We could even have our own “folder” system, based around tags. Tag it with “school” to go in the school folder. This also bypasses the problem of hierarchical file systems not being able to share a document between folders.

Some Credit to Mobile Operating Systems

Mobile operating systems had an opportunity to try doing things a new way, because they didn’t have to follow these aging paradigms. And I’ll give credit to them for trying something new, and something different. It’s still a young method to managing files, but I believe it’s maturing, and I believe that it more or less holds the keys to the future.

Closing

Now, I’m no user experience expert. But the traditional way is outdated, and worse, promotes bad practices. It’s time to rethink how we do things in an age where computers are consumer products, and not arcane machines operated by specialists. With the rise of touchscreen devices, we’re seeing lots of new ideas in this area, and I hope in the near future we’ll move on to a better system. Maybe you disagree with me. Actually, that’s pretty likely. But consider what I’ve said here, and keep an open mind. No system is perfect, but the simple fact is that the file system is from an age before the personal computer, and, in my opinion, we’re trying to put round pegs in square holes here.
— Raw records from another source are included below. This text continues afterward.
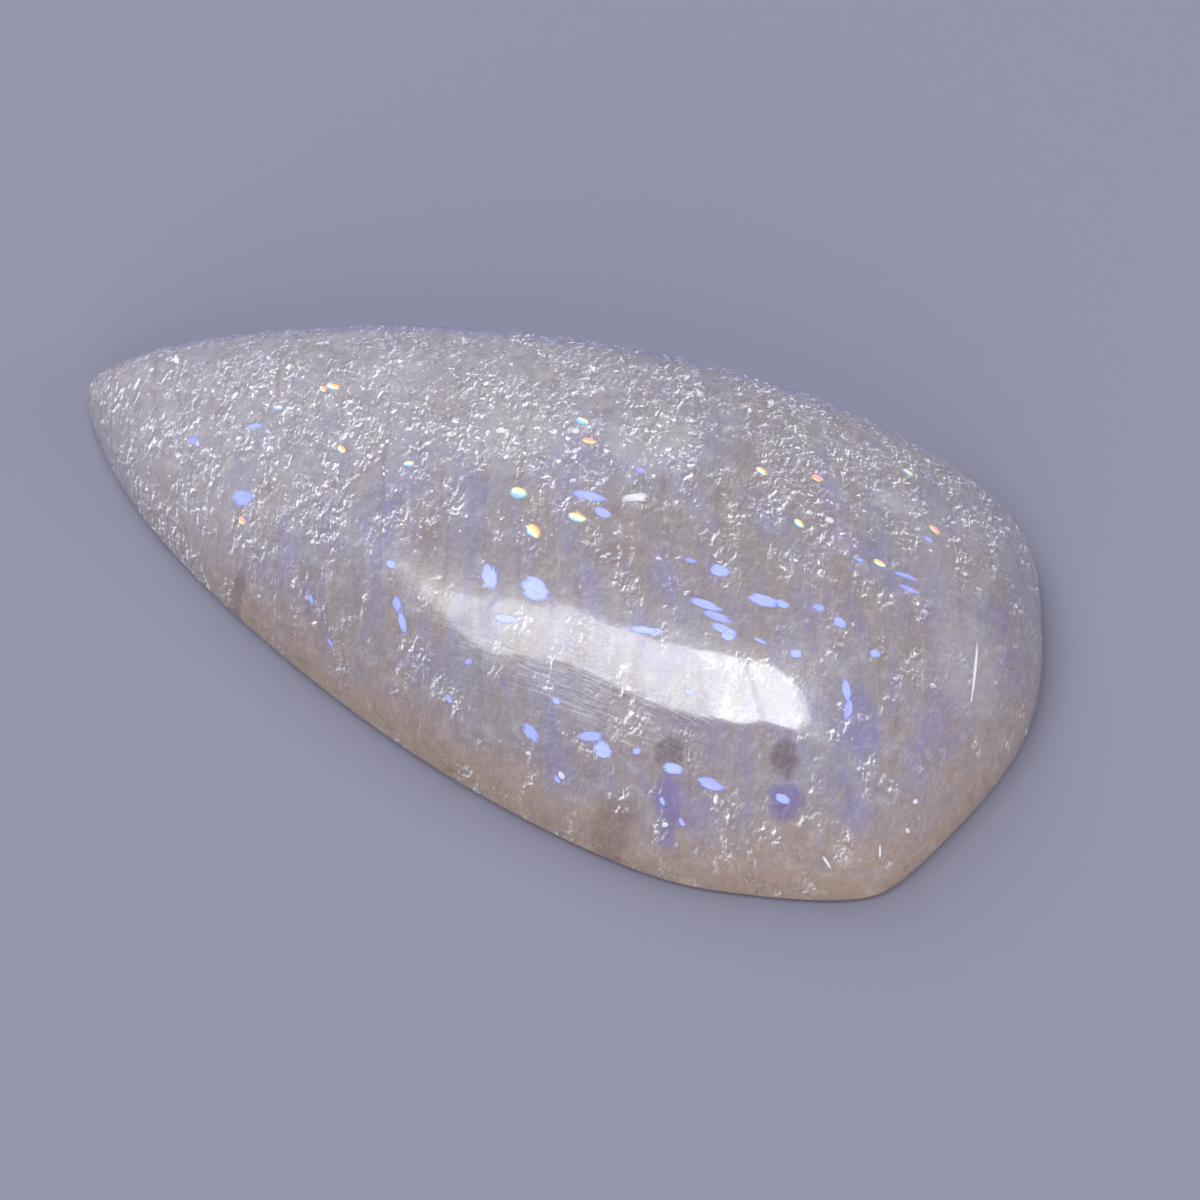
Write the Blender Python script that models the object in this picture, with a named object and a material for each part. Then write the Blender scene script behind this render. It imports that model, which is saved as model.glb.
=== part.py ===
"""One polished rainbow moonstone: a freeform pear cabochon lying on its flat back.

Metres, +Z up. The origin is the middle of the flat back, and the pointed end is towards -X.
"""

import math

import bmesh
import bpy
from mathutils import Vector

MM = 0.001

# Driving sizes of the stone.
LENGTH = 35.7 * MM
WIDTH = 19.6 * MM
HEIGHT = 7.0 * MM
RIM_CHAMFER = 0.3 * MM  # the back's edge is taken off, as on any cabochon

# Corners, in millimetres seen from above, that pull the smooth outline towards them. They start
# at the point and go round past the squarer corner of the wide end. Close pairs make tight turns.
OUTLINE_PULLS = (
    (-18.0, 0.0),
    (-18.1, -0.4),
    (-14.7, -3.7),
    (-9.1, -6.4),
    (-0.1, -9.3),
    (8.5, -10.1),
    (11.4, -9.4),
    (16.0, -7.8),
    (16.7, -6.0),
    (18.7, 0.9),
    (16.4, 5.9),
    (14.7, 9.2),
    (5.3, 10.4),
    (-3.5, 7.8),
    (-11.4, 5.1),
    (-16.9, 1.8),
)

# The dome rises from the rim to a crown over the wide end.
CROWN_ALONG = 2.6 * MM
CROWN_OVAL = (17.0 * MM, 9.6 * MM)  # half sizes of the oval that the dome's level lines turn into
SHOULDER = 2.15  # 2 makes each cross-section an ellipse, and more makes its shoulder fuller

# How finely the solid is faceted.
AROUND = 112  # facets round each level
UPWARD = 24  # levels from the back to the crown
SPAN_STEPS = 24  # points on the outline for each pull, before they are spaced evenly

# Milky grey-lilac feldspar with a high polish.
STONE_COLOUR = (0.42, 0.38, 0.43, 1.0)
STONE_ROUGHNESS = 0.08
STONE_IOR = 1.56


def clear_scene():
    """Leave nothing of the start-up scene."""
    for old in list(bpy.data.objects):
        bpy.data.objects.remove(old)


def smooth_loop(pulls, steps):
    """Points on the closed uniform cubic spline that the pulls shape."""
    points = []
    count = len(pulls)
    for i in range(count):
        before = pulls[i - 1]
        start = pulls[i]
        end = pulls[(i + 1) % count]
        after = pulls[(i + 2) % count]
        for k in range(steps):
            t = k / steps
            near_start = start * (3 * t**3 - 6 * t**2 + 4)
            near_end = end * (-3 * t**3 + 3 * t**2 + 3 * t + 1)
            points.append((before * (1 - t) ** 3 + near_start + near_end + after * t**3) / 6)
    return points


def even_loop(points, count):
    """The same closed curve as a number of points an equal distance apart."""
    closed = points + points[:1]
    runs = [(b - a).length for a, b in zip(closed, closed[1:])]
    pitch = sum(runs) / count
    even = []
    gone = 0.0
    for a, b, run in zip(closed, closed[1:], runs):
        while len(even) < count and len(even) * pitch <= gone + run:
            even.append(a.lerp(b, (len(even) * pitch - gone) / run))
        gone += run
    return even


def stone_outline():
    """The rim seen from above, centred on its own box and brought to the driving sizes."""
    pulls = [Vector(pull) * MM for pull in OUTLINE_PULLS]
    loop = even_loop(smooth_loop(pulls, SPAN_STEPS), AROUND)
    low = Vector((min(p.x for p in loop), min(p.y for p in loop)))
    high = Vector((max(p.x for p in loop), max(p.y for p in loop)))
    middle = (low + high) / 2
    span = high - low
    return [
        Vector(((p.x - middle.x) * LENGTH / span.x, (p.y - middle.y) * WIDTH / span.y)) for p in loop
    ]


def dome_point(rim_point, spread):
    """Where the dome is on the way from its crown, spread 0, out to a rim point, spread 1."""
    crown = Vector((CROWN_ALONG, 0.0))
    arm = rim_point - crown
    way = arm.normalized()
    half_length, half_width = CROWN_OVAL
    oval = way / math.hypot(way.x / half_length, way.y / half_width)
    flat = crown + spread * oval.lerp(arm, spread**2)
    rise = math.sqrt(1.0 - spread**SHOULDER)
    return Vector((flat.x, flat.y, RIM_CHAMFER + (HEIGHT - RIM_CHAMFER) * rise))


def stone_point(rim_point, level):
    """A point of the surface: level 0 is the flat back's edge, 1 the rim, and the rest the dome."""
    if level == 0:
        arm = rim_point - Vector((CROWN_ALONG, 0.0))
        inner = rim_point - RIM_CHAMFER * arm.normalized()
        return Vector((inner.x, inner.y, 0.0))
    climb = (level - 1) / UPWARD
    return dome_point(rim_point, math.cos(climb * math.pi / 2))


def stone_mesh():
    """A capped tube, cut into levels, each of which is moved onto the stone's surface."""
    shape = bmesh.new()
    bmesh.ops.create_cone(
        shape, cap_ends=True, segments=AROUND, radius1=1.0, radius2=1.0, depth=UPWARD
    )
    uprights = [e for e in shape.edges if e.calc_length() > UPWARD / 2]
    bmesh.ops.subdivide_edges(shape, edges=uprights, cuts=UPWARD - 1, use_grid_fill=True)
    top = [f for f in shape.faces if len(f.verts) == AROUND and f.calc_center_median().z > 0]
    crown = bmesh.ops.poke(shape, faces=top)["verts"][0]

    rim = stone_outline()
    for vert in shape.verts:
        turn = math.atan2(vert.co.y, vert.co.x) / math.tau
        level = round(vert.co.z + UPWARD / 2)
        vert.co = stone_point(rim[round(turn * AROUND) % AROUND], level)
    crown.co = (CROWN_ALONG, 0.0, HEIGHT)

    mesh = bpy.data.meshes.new("stone")
    shape.to_mesh(mesh)
    shape.free()
    mesh.shade_smooth()
    mesh.set_sharp_from_angle(angle=math.radians(35.0))
    return mesh


def stone_material():
    """Pale polished feldspar, seen as a surface."""
    material = bpy.data.materials.new("moonstone")
    material.use_nodes = True
    shader = material.node_tree.nodes["Principled BSDF"]
    shader.inputs["Base Color"].default_value = STONE_COLOUR
    shader.inputs["Roughness"].default_value = STONE_ROUGHNESS
    shader.inputs["Metallic"].default_value = 0.0
    shader.inputs["IOR"].default_value = STONE_IOR
    material.diffuse_color = STONE_COLOUR
    return material


def main():
    clear_scene()
    mesh = stone_mesh()
    mesh.materials.append(stone_material())
    stone = bpy.data.objects.new("stone", mesh)
    bpy.context.scene.collection.objects.link(stone)


main()
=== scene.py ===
"""A polished rainbow moonstone, with the cleavage glints and blue platelets that are sealed in it.

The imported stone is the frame. A finer stone of the same shape takes its place, because the real one
keeps the small flats of hand grinding. Its silver flakes lie under the polish, and the coloured films
and white laths are flush with it.
"""

import math
import random

import bmesh
import bpy
import numpy as np
from mathutils import Euler, Matrix, Vector, noise
from mathutils.bvhtree import BVHTree


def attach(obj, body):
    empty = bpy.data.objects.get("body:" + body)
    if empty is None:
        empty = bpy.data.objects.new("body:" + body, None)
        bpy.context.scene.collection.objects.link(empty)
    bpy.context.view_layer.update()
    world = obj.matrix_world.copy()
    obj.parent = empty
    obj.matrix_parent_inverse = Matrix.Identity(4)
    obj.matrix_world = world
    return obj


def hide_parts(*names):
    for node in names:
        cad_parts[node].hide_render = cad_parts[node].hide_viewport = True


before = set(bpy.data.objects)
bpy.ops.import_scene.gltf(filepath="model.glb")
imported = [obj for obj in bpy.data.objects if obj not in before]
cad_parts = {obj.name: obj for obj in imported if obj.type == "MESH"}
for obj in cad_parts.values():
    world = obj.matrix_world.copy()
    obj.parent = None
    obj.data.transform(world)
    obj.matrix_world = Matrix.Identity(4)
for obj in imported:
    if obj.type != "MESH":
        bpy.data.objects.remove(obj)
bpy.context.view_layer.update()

MM = 0.001
TO_MM = 1000.0

# The stone's driving sizes, as its solid has them.
LENGTH = 35.7 * MM
WIDTH = 19.6 * MM
HEIGHT = 7.0 * MM
RIM_CHAMFER = 0.3 * MM
OUTLINE_PULLS = (
    (-18.0, 0.0),
    (-18.1, -0.4),
    (-14.7, -3.7),
    (-9.1, -6.4),
    (-0.1, -9.3),
    (8.5, -10.1),
    (11.4, -9.4),
    (16.0, -7.8),
    (16.7, -6.0),
    (18.7, 0.9),
    (16.4, 5.9),
    (14.7, 9.2),
    (5.3, 10.4),
    (-3.5, 7.8),
    (-11.4, 5.1),
    (-16.9, 1.8),
)
CROWN_ALONG = 2.6 * MM
CROWN_OVAL = (17.0 * MM, 9.6 * MM)
SHOULDER = 2.15

# How finely the polished stone is faceted.
AROUND = 480
UPWARD = 130
SPAN_STEPS = 60

# The crystal's cleavage runs upright through the stone, square to this direction in the back.
CLEAVAGE_TURN = math.radians(25.6)

# The flats that hand grinding left: where each one's middle is, in mm along and across, and how deep
# its wheel cut under the smooth dome.
GRINDING_FLATS = (
    (1.1, -6.3, 0.030),
    (2.8, -6.0, 0.035),
    (4.4, -5.8, 0.045),
    (6.3, -5.8, 0.050),
    (7.9, -5.6, 0.050),
    (9.4, -5.2, 0.050),
    (10.7, -4.8, 0.045),
    (5.0, -7.1, 0.040),
    (6.8, -7.2, 0.045),
    (8.5, -7.2, 0.050),
    (10.1, -6.9, 0.050),
    (11.7, -6.2, 0.045),
)

# Blue platelets: where each one is, in mm along and across, its length and width, and its turn in
# degrees clockwise from the cleavage's square direction.
BLUE_PLATELETS = (
    (2.2, -4.8, 1.0, 0.75, 40),
    (0.6, -4.9, 0.85, 0.5, 80),
    (2.4, -1.1, 1.1, 0.35, 15),
    (3.1, -1.5, 0.6, 0.35, 35),
    (7.5, -1.8, 0.6, 0.45, 20),
    (7.6, -3.1, 1.1, 0.3, 20),
    (8.1, -3.3, 0.95, 0.3, 22),
    (8.5, -3.6, 0.9, 0.3, 25),
    (8.7, -3.7, 0.45, 0.4, 0),
    (9.2, -2.1, 0.95, 0.45, 15),
    (9.8, -1.9, 0.5, 0.28, 20),
    (10.9, -1.4, 0.4, 0.28, 20),
    (11.7, -1.5, 0.5, 0.35, 40),
    (13.1, -1.8, 0.4, 0.3, 0),
    (10.9, -3.2, 0.4, 0.3, 10),
    (12.8, -3.4, 0.75, 0.3, 80),
    (13.1, -3.9, 0.7, 0.3, 100),
    (12.8, 1.4, 0.85, 0.2, 10),
    (13.1, 1.0, 0.7, 0.2, 15),
    (6.1, -4.7, 0.85, 0.25, 8),
    (6.5, -4.6, 0.45, 0.28, 0),
    (1.7, -5.9, 0.8, 0.28, 15),
    (-2.8, -5.4, 0.4, 0.25, 30),
    (-2.1, -6.4, 0.5, 0.3, 80),
    (-1.7, -6.8, 0.75, 0.3, 85),
    (-9.1, -4.3, 0.9, 0.55, 25),
    (-11.9, -2.7, 0.4, 0.28, 20),
    (-9.8, -2.0, 0.6, 0.22, 10),
    (3.8, -8.4, 0.7, 0.42, 60),
    (5.8, -8.0, 0.8, 0.36, 5),
    (6.3, -8.2, 0.65, 0.55, 40),
    (8.7, -7.9, 0.65, 0.36, 20),
    (10.0, -7.8, 0.85, 0.36, 25),
    (8.7, -8.7, 0.30, 0.16, 80),
    (9.5, -8.9, 0.30, 0.18, 70),
    (12.3, -7.2, 0.50, 0.30, 30),
    (1.0, -7.3, 0.30, 0.20, 0),
    (0.7, -8.2, 0.35, 0.20, 60),
    (7.4, -7.9, 0.28, 0.22, 10),
    (5.1, -9.1, 0.30, 0.18, 70),
    (12.8, 3.4, 0.35, 0.20, 20),
    (3.5, 0.6, 0.35, 0.22, 15),
    (11.3, 1.0, 0.32, 0.16, 15),
    (9.7, -3.4, 0.45, 0.14, 25),
    (6.5, -1.9, 0.40, 0.16, 15),
    (-5.3, -6.6, 0.35, 0.22, 75),
    (-4.2, -7.4, 0.30, 0.18, 70),
    (4.3, -7.5, 0.30, 0.20, 40),
    (8.3, -5.8, 0.35, 0.20, 20),
)

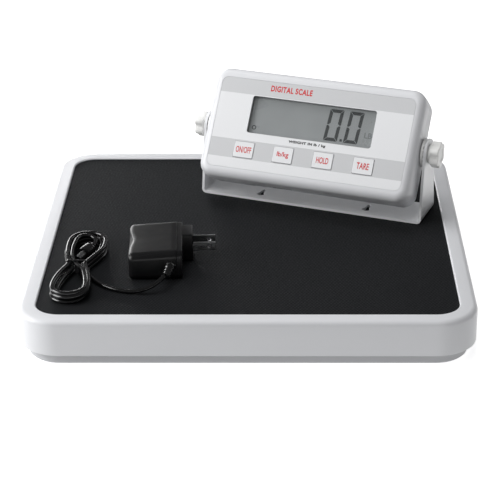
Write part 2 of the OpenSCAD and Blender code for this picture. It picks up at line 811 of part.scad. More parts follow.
top_cover();
anti_slip_mat();
deck_plate();
deck_channels();
base_tray();
junction_board();
platform_socket();
tray_screws();
for (i = [0:3]) {
    load_cell(i);
    cell_holder(i);
    foot(i);
    key(i);
}
bracket();
front_case();
rear_case();
overlay_panel();
display_window();
lcd_module();
main_board();
tact_switches();
buzzer();
dc_jack();
cable_jack();
case_screws();
battery_contacts();
battery_door();
for (s = SIDES) {
    pivot_insert(s);
    toothed_washer(s);
    knob_stud(s);
    tilt_knob(s);
}
adapter_shell();
adapter_cap();
adapter_blades();
adapter_board();
transformer();
strain_relief();
adapter_cord();
cord_hank();
cord_tie();
dc_plug();
dc_plug_barrel();
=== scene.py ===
import json
import math

import bmesh
import bpy
from mathutils import Matrix, Vector
from mathutils.geometry import tessellate_polygon


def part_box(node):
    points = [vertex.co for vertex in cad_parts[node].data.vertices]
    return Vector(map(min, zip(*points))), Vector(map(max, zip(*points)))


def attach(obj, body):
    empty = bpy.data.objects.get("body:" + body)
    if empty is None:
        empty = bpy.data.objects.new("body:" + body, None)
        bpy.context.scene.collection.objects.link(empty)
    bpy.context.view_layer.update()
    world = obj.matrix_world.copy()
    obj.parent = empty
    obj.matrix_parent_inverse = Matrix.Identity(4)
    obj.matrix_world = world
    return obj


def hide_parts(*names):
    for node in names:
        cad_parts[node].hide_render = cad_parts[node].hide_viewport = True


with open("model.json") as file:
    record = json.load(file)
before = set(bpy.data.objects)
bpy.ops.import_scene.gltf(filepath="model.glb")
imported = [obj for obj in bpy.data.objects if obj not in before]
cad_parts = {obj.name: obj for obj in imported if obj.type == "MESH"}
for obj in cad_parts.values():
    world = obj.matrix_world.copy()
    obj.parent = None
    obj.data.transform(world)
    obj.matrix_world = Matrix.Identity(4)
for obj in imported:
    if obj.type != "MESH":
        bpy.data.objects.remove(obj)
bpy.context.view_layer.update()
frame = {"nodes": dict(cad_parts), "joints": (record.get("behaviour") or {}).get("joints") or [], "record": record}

SLOT_OF = {part["node"]: part["material_slot"] for part in frame["record"]["subparts"]}
scene = bpy.context.scene
scene.view_settings.view_transform = "Standard"

# ---- Frames: matrices from millimetres in a sub-assembly's own axes to the row frame ----

MM = 0.001


def axes(origin, x, y):
    """Matrix from millimetres along x, y and their normal to the row frame."""
    z = x.cross(y)
    return Matrix([[x[i] * MM, y[i] * MM, z[i] * MM, origin[i]] for i in range(3)] + [[0, 0, 0, 1]])


tilt = next(j for j in frame["joints"] if j["name"] == "display_tilt")
mounts = {m["name"]: m for m in frame["record"]["mounts"]}
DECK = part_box("anti_slip_mat")[1].z
pivot = Vector(tilt["pos_m"])
across = Vector(tilt["axis"]).normalized()
up = Vector((0, 0, 1))
ROW = Matrix.Scale(MM, 4)
ON_DECK = Matrix.Translation((0, 0, DECK)) @ ROW
DISPLAY = axes(pivot, across, -Vector(mounts["display_socket"]["axis"]).normalized())
blade_axis = Vector(mounts["mains_blades"]["axis"]).normalized()
blade_root = Vector(mounts["mains_blades"]["pos_m"])
blade_side = up.cross(blade_axis)
# The blades' root in the adapter's own axes: along the blades, to their side and up
ROOT_AT = (26.5, 11.2, 11)
ADAPTER = axes(blade_root - (ROOT_AT[0] * blade_axis + ROOT_AT[1] * blade_side + ROOT_AT[2] * up) * MM,
               blade_axis, blade_side)
SIDES = {"right": DISPLAY, "left": DISPLAY @ Matrix.Diagonal((-1, 1, 1, 1))}

# ---- Camera: fitted to the photo's edges of the mat, the stand and the face ----

CAMERA_AT = (0.02413, -1.19555, 0.57789)
PAN, PITCH, ROLL = 0.0205, -0.437, 0.0094
camera = bpy.data.objects.new("camera", bpy.data.cameras.new("camera"))
scene.collection.objects.link(camera)
scene.camera = camera
camera.data.sensor_width = 36
camera.data.lens = 124.03
camera.matrix_world = (
    Matrix.Translation(CAMERA_AT) @ Matrix.Rotation(PAN, 4, "Z") @ Matrix.Rotation(PITCH, 4, "X")
    @ Matrix.Rotation(ROLL, 4, "Y") @ Matrix.Rotation(math.pi / 2, 4, "X")
)

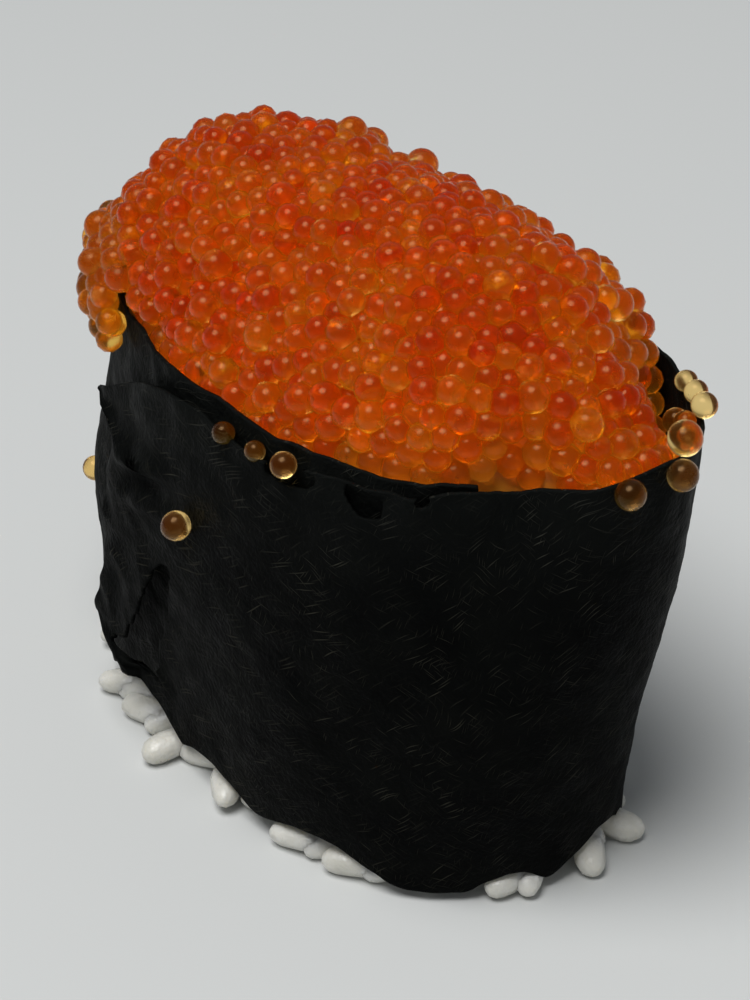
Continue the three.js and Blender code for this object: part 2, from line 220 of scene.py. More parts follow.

Computer science has sped along at lightspeed over the last few decades. One of the downsides of that is that we’ve wound up with a lot of weird ways of doing things just because of backwards compatibility. As our field grows further, we need to find new and more efficient ways of doing things, and to fix our mistakes, as difficult as that may be.

Maybe you disagree with me on this point, and you may even be correct. But the above is what’s more important. We need fresh ideas, and open minds, about how to do things both old and new. The software engineering field is less than 100 years old (C is only 45 years old), and in a field this young, “it’s always been this way” just isn’t a good excuse.